Kathy had 85 requirements on her list. The women on the show thought that was too much. But what is too much? And since when is it wrong to ask for what you want? Is that being picky? And why is picky wrong?

Having a list of requirements in a partner you don't have yet doesn't make you picky and if it does, so what? Is that not knowing what you ant to make you happy? How does a list for a partner differ from a list of other things you may want in life?

Is that not a strong statement that comes from your inner confidence? I would think that's a pretty good thing to own.

And while my list is not 85 items long, it's still a list, or as I call it, a guideline. Of course it's not set in stone, though some things on there are non negotiable. It's personal for everyone and I think quite helpful in attaining your goals, even if your goal is to find the "perfect" life partner for yourself. Go for it.

The thing to remember is to be completely honest with what you really require to make you happy and not to settle for less than what you believe you deserve while remaining realistic and true to yourself.

Most of my friends told me that being burned in the past turned them off to even trying. They learned to settle, live with the "just enough" or "for now" because it's easier than starting over. But most of them agreed they do not believe in one man filling all their wishes, and settling is "just a part of life". Well, I don't know what your life is like but I don't want my life to be that hopeless.
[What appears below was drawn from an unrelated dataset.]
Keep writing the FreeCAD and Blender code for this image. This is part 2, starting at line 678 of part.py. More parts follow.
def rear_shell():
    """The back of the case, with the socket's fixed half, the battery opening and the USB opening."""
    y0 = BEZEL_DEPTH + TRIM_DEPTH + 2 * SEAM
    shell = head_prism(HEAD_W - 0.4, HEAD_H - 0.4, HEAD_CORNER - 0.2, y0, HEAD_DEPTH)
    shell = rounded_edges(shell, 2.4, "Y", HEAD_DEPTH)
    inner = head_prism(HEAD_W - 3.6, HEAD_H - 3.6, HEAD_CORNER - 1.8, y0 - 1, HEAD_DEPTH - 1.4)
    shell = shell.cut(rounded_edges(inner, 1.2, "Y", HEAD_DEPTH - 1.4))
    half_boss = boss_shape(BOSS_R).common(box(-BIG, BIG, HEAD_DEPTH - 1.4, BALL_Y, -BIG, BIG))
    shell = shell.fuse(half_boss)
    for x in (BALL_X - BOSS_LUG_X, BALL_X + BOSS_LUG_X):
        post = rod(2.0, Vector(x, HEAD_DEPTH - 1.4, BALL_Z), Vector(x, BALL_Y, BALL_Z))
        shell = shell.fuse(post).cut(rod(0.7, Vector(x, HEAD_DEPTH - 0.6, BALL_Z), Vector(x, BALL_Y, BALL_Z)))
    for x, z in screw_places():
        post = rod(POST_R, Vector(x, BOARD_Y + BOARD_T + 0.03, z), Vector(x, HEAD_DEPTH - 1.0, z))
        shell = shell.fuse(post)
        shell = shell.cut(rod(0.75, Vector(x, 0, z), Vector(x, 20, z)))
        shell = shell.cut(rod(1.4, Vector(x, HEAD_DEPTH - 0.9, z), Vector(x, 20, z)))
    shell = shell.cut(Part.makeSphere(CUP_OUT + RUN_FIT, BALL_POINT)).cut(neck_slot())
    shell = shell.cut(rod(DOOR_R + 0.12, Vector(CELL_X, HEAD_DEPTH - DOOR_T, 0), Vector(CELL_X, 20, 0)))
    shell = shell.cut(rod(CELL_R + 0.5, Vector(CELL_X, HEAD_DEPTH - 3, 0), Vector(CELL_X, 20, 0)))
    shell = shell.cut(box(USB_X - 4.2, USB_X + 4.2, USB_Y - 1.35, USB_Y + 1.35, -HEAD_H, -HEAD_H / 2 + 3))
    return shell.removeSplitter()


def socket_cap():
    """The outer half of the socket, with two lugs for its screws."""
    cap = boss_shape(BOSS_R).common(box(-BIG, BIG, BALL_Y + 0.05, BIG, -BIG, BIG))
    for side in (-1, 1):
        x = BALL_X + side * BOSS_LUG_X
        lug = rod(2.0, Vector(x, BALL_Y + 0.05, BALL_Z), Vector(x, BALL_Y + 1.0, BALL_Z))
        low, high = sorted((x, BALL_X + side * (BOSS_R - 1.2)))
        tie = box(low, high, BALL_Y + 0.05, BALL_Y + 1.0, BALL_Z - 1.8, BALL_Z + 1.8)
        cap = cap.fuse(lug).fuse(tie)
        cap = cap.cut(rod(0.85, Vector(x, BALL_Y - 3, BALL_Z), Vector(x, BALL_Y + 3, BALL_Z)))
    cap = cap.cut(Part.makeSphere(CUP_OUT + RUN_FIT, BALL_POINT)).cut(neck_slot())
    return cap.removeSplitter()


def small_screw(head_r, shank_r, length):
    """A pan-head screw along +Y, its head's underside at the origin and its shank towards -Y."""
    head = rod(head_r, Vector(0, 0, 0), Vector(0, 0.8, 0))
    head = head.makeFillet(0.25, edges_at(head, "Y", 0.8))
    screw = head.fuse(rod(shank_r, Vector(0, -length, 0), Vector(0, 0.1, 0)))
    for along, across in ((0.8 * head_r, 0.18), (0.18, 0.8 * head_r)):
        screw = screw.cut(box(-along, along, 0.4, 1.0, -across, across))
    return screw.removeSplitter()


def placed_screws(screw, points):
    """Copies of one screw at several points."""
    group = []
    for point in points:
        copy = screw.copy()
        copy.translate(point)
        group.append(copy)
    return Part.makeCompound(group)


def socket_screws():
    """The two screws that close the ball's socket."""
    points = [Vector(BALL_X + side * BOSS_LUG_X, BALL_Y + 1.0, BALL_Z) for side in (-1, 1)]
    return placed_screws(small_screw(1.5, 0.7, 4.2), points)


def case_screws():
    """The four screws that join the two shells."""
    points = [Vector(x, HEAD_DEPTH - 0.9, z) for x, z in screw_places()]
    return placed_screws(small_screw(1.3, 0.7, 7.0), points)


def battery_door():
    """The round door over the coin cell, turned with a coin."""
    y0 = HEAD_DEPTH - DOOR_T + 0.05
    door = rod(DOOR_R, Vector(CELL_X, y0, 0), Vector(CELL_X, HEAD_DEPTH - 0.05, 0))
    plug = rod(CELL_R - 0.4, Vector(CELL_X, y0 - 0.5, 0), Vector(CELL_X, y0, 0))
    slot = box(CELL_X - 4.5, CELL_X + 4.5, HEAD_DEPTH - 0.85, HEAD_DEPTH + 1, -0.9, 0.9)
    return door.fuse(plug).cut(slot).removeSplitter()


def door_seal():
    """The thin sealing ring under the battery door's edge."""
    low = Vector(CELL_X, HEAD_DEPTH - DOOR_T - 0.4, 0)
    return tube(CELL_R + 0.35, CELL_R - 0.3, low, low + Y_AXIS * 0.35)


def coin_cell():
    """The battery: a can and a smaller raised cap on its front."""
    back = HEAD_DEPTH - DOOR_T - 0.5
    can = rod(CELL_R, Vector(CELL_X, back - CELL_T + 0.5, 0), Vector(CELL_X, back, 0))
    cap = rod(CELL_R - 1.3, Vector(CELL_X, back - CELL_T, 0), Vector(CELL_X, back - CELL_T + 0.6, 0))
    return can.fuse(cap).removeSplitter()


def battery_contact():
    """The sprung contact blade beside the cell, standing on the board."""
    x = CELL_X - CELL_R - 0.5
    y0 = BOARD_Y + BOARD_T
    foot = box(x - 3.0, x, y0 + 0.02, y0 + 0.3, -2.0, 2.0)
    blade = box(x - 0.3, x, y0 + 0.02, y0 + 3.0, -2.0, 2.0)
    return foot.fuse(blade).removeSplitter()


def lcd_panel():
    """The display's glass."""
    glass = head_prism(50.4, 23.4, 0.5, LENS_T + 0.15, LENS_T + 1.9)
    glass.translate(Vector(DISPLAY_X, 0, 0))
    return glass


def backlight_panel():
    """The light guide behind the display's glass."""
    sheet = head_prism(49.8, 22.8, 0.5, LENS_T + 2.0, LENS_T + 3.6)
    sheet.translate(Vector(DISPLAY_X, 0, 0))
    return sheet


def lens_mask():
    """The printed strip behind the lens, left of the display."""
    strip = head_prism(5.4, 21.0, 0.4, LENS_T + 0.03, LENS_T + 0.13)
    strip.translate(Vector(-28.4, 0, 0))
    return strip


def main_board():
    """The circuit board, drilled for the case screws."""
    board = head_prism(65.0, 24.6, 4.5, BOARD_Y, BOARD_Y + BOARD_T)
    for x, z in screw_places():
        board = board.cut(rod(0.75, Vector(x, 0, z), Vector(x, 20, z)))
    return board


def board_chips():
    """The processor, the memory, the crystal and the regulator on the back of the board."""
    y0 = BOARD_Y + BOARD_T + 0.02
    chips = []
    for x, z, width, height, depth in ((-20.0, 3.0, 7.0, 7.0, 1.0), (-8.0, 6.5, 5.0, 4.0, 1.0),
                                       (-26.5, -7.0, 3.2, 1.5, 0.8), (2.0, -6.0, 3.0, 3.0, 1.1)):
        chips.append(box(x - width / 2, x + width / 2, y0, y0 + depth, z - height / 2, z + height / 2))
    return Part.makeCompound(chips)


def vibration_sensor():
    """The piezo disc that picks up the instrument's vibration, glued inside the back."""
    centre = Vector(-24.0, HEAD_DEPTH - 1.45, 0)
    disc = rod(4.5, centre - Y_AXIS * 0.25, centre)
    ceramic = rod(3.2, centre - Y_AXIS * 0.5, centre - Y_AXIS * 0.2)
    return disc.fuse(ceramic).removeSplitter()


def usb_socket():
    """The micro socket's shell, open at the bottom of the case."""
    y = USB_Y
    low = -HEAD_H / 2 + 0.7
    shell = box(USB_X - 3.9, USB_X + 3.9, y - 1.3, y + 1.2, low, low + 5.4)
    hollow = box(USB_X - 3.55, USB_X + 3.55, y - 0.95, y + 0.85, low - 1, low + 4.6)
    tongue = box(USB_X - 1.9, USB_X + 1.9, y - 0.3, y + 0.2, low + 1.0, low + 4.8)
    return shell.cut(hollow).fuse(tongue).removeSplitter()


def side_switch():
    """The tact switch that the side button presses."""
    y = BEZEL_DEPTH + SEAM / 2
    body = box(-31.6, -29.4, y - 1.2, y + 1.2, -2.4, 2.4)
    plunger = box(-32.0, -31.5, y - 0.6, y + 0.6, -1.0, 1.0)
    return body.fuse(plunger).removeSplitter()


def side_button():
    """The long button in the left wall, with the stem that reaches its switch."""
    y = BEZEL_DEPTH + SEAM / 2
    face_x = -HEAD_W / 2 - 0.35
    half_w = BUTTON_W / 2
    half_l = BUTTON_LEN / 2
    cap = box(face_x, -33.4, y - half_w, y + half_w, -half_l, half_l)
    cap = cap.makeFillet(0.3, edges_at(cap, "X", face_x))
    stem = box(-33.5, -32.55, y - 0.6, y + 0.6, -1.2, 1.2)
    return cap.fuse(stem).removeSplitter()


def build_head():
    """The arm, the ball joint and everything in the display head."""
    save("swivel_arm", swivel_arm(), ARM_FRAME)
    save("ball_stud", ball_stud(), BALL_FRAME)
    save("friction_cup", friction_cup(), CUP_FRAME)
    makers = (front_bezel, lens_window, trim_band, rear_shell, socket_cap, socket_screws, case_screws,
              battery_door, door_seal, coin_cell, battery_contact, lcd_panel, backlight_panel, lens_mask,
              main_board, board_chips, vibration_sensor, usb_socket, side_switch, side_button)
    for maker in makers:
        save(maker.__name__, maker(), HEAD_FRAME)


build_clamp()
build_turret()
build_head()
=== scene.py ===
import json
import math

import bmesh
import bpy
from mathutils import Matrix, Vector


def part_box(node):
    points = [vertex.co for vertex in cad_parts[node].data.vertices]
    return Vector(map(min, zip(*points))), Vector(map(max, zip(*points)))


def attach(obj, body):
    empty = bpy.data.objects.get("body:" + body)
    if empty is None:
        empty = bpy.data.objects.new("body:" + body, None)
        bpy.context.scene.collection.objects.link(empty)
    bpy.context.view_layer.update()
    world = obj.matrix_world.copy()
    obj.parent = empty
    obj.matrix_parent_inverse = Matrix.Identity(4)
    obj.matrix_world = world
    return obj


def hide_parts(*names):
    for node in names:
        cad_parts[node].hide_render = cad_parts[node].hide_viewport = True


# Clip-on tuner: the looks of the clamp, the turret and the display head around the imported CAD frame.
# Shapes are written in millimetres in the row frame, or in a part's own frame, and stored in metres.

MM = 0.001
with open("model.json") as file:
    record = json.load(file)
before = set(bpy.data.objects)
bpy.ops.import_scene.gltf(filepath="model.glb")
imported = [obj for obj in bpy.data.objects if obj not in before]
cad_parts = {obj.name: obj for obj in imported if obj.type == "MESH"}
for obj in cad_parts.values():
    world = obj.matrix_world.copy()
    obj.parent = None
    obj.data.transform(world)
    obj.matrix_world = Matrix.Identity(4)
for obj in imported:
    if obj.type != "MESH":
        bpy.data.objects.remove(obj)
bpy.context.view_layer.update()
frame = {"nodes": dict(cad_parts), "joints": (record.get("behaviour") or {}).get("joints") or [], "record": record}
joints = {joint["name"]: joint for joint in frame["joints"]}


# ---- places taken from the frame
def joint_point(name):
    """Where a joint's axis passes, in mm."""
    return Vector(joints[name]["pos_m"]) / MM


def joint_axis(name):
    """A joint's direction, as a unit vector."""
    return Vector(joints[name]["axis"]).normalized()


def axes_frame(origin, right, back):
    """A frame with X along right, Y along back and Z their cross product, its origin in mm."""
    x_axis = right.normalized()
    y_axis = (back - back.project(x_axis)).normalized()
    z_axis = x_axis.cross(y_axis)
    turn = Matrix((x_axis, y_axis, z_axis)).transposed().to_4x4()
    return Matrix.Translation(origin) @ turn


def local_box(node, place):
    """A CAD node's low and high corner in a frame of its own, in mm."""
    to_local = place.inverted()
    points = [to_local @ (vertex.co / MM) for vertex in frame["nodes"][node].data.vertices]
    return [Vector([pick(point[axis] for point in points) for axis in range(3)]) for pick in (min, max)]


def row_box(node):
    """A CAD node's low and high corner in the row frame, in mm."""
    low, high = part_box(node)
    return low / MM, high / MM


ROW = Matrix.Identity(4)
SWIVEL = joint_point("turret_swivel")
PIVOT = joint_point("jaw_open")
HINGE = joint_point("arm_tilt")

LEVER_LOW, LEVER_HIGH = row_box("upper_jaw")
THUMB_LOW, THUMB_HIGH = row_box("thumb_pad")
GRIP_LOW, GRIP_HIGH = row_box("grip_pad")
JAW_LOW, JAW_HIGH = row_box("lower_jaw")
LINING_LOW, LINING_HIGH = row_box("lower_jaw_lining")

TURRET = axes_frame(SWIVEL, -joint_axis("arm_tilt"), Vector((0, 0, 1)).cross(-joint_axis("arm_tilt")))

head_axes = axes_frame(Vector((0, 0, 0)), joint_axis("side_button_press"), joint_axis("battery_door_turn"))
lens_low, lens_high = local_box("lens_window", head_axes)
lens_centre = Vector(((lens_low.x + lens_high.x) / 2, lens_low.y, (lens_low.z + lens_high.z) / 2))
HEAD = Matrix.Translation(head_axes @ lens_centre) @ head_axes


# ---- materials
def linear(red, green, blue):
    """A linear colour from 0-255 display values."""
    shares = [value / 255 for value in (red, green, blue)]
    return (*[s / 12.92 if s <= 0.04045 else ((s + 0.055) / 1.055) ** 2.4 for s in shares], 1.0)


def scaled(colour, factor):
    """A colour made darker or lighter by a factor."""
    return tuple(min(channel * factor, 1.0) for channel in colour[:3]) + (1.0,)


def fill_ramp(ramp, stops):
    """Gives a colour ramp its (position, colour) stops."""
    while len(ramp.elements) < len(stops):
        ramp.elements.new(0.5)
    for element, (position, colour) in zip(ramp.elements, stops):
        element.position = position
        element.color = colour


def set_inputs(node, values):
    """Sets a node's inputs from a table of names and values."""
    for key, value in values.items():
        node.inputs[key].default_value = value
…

How can we say no man can fill all our wishes unless we have dated every man on the planet? Okay, I know that sounds far fetched but truth is, we can't say never unless we've been there. That means by all accounts, the perfect man for us, indeed exists. And what you find to be the perfect man for you, may not be the perfect man for someone else.

We settle. We whine. We walk around with a void and not know how to fill it, so we make a Frankenstien out of all these different people we know, each filling in their little parts and at the end of the day we are satisfied for about a couple of hours before we get to go home and see this imperfect mate we settled for, whine, complain, and start the whole thing over the next day.
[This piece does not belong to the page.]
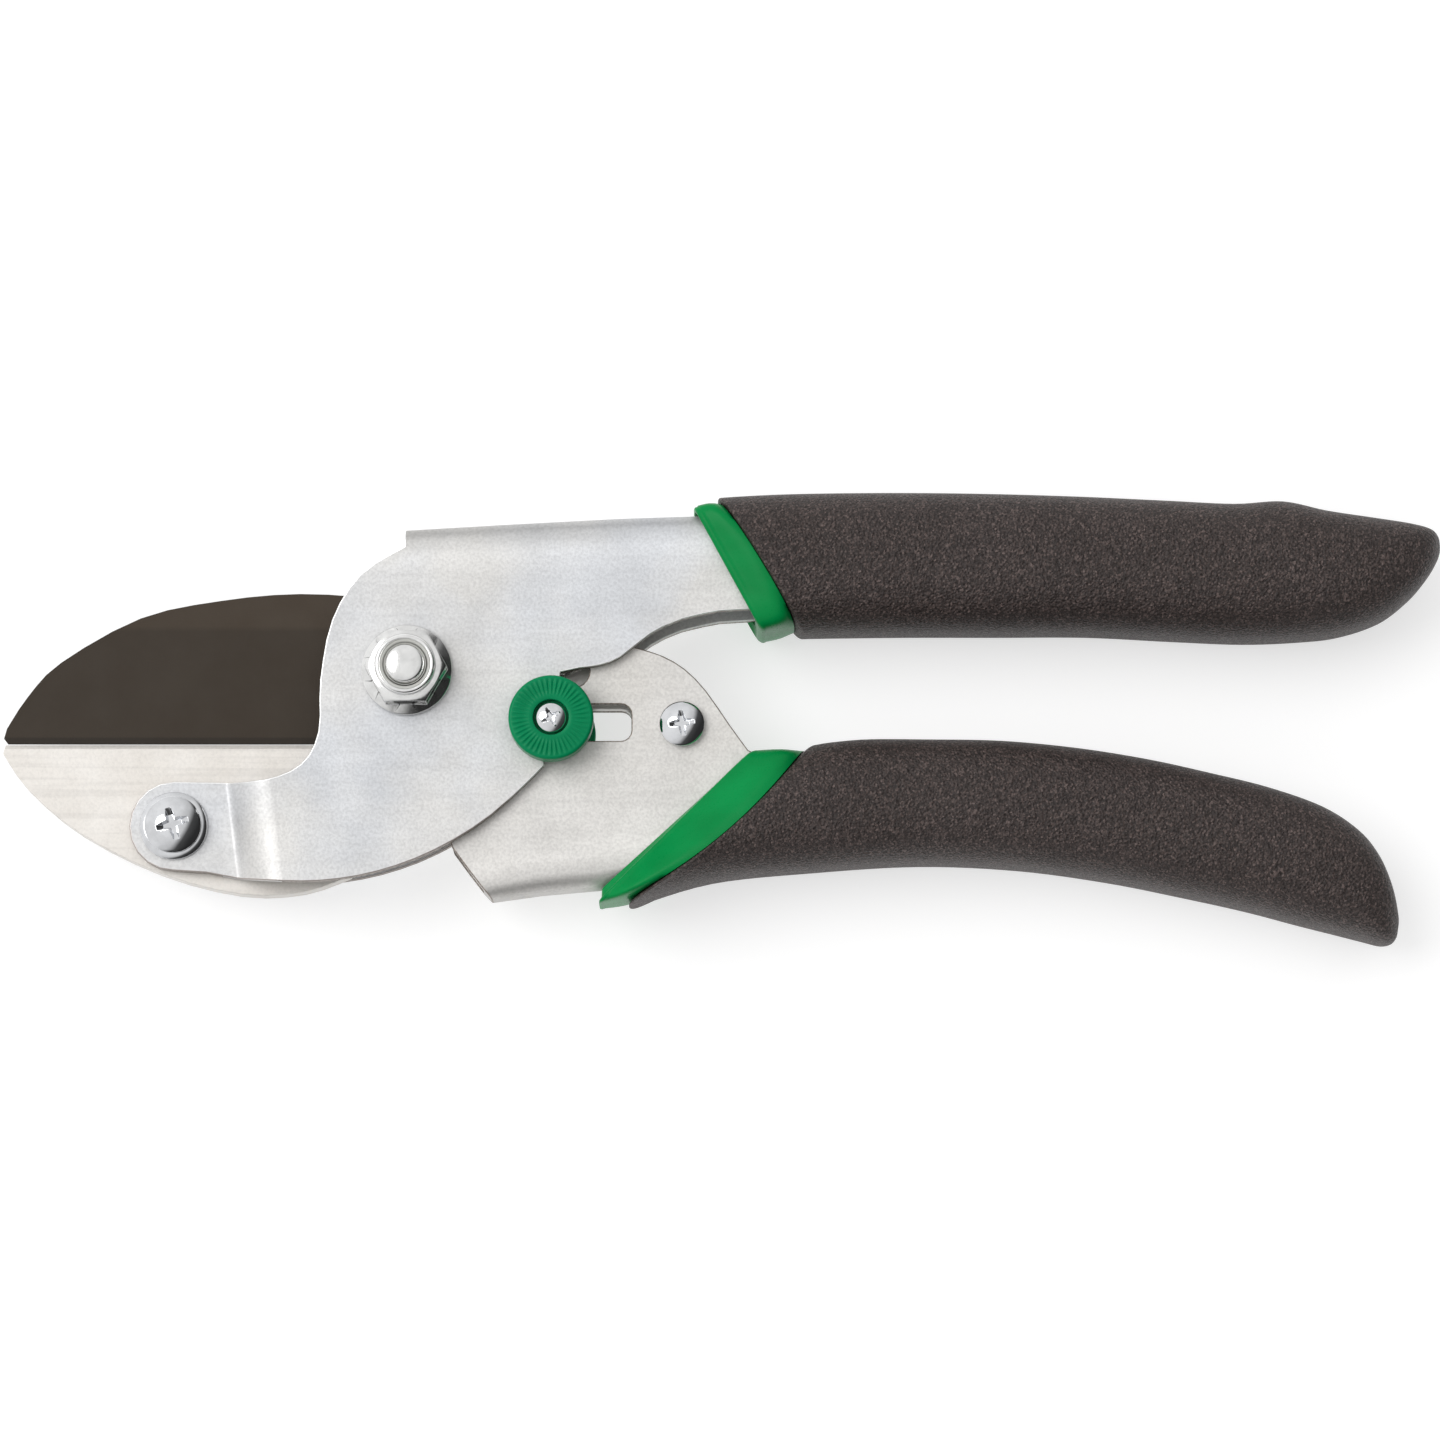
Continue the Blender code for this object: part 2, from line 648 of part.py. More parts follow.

That's not living in reality. In fact, living with someone you settled out of your list for is more of a fairy tale than the 85 requirements on Kathy's list.

We convince ourselves this is the best we can do and we do the same thing at work. We give up and just stop trying. It's so much easier to say Prince Charming doesn't exist. We don't have to work as hard to find him that way.

Grab an old flannel plaid shirt, drag out the ugly sweatpants and call it Sunday on a Friday night. You gave up because you don't care, because you don't believe he's out there, and that's why you're unhappy. The law of attraction works every time.

I found nothing wrong with this woman and her 85 requirements. She has high standards. Why should we care? If anything, her list is too short. We don't know anything about her life, what she's been through or where she stands now. Maybe all she ever did was settle and now she's at a point where she's tired of games.

I hope she gets everything on her list and if not, I hope she gets more. I think all women and men included, should have a list of criteria for everything in their lives; friends, jobs, homes, friends, etc. We should expect more. Life is too short.

As for me and my lonely 20 requirements, it remains in an enclosed glass case with a tiny hammer next to it that reads, "Do not break until he moves in."

I can dream. It's my life, not yours.


Do you have a requirement list for your "perfect" match?